Task statement → Of the lines in the listing below, how many hold "this"? Answer with the number only.

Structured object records
○ ○ ○ ○ ○
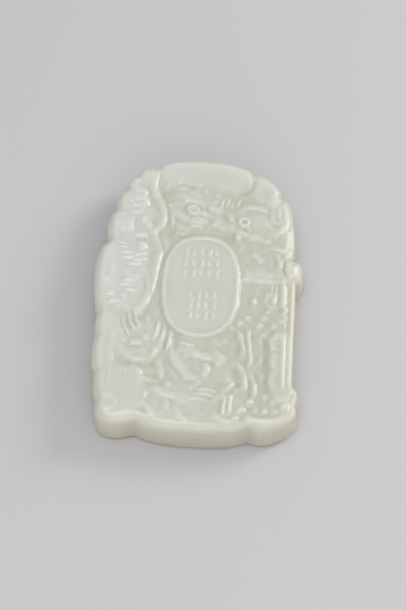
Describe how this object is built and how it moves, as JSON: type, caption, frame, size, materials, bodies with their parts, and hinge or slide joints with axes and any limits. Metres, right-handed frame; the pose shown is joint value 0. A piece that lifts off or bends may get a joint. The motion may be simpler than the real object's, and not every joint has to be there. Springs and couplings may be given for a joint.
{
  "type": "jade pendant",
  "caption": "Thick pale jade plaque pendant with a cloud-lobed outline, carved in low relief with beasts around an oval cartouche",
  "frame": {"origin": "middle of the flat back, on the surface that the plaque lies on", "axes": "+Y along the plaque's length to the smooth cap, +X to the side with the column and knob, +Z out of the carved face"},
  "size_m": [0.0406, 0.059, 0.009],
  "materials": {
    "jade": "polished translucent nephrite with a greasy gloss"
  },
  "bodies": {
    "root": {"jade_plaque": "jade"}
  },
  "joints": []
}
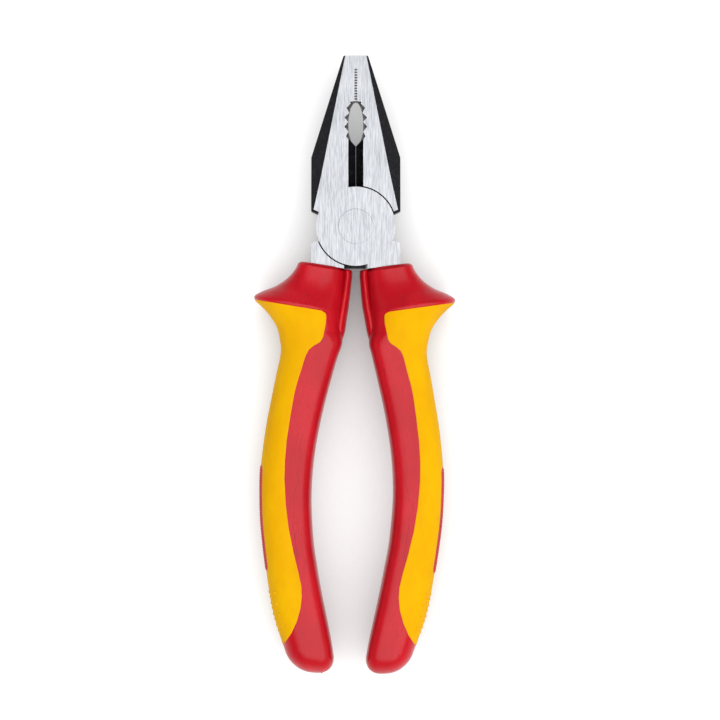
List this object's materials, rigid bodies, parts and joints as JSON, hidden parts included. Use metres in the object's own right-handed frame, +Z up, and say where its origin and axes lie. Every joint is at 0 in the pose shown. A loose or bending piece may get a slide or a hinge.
○ ○ ○ ○ ○
Reply → 2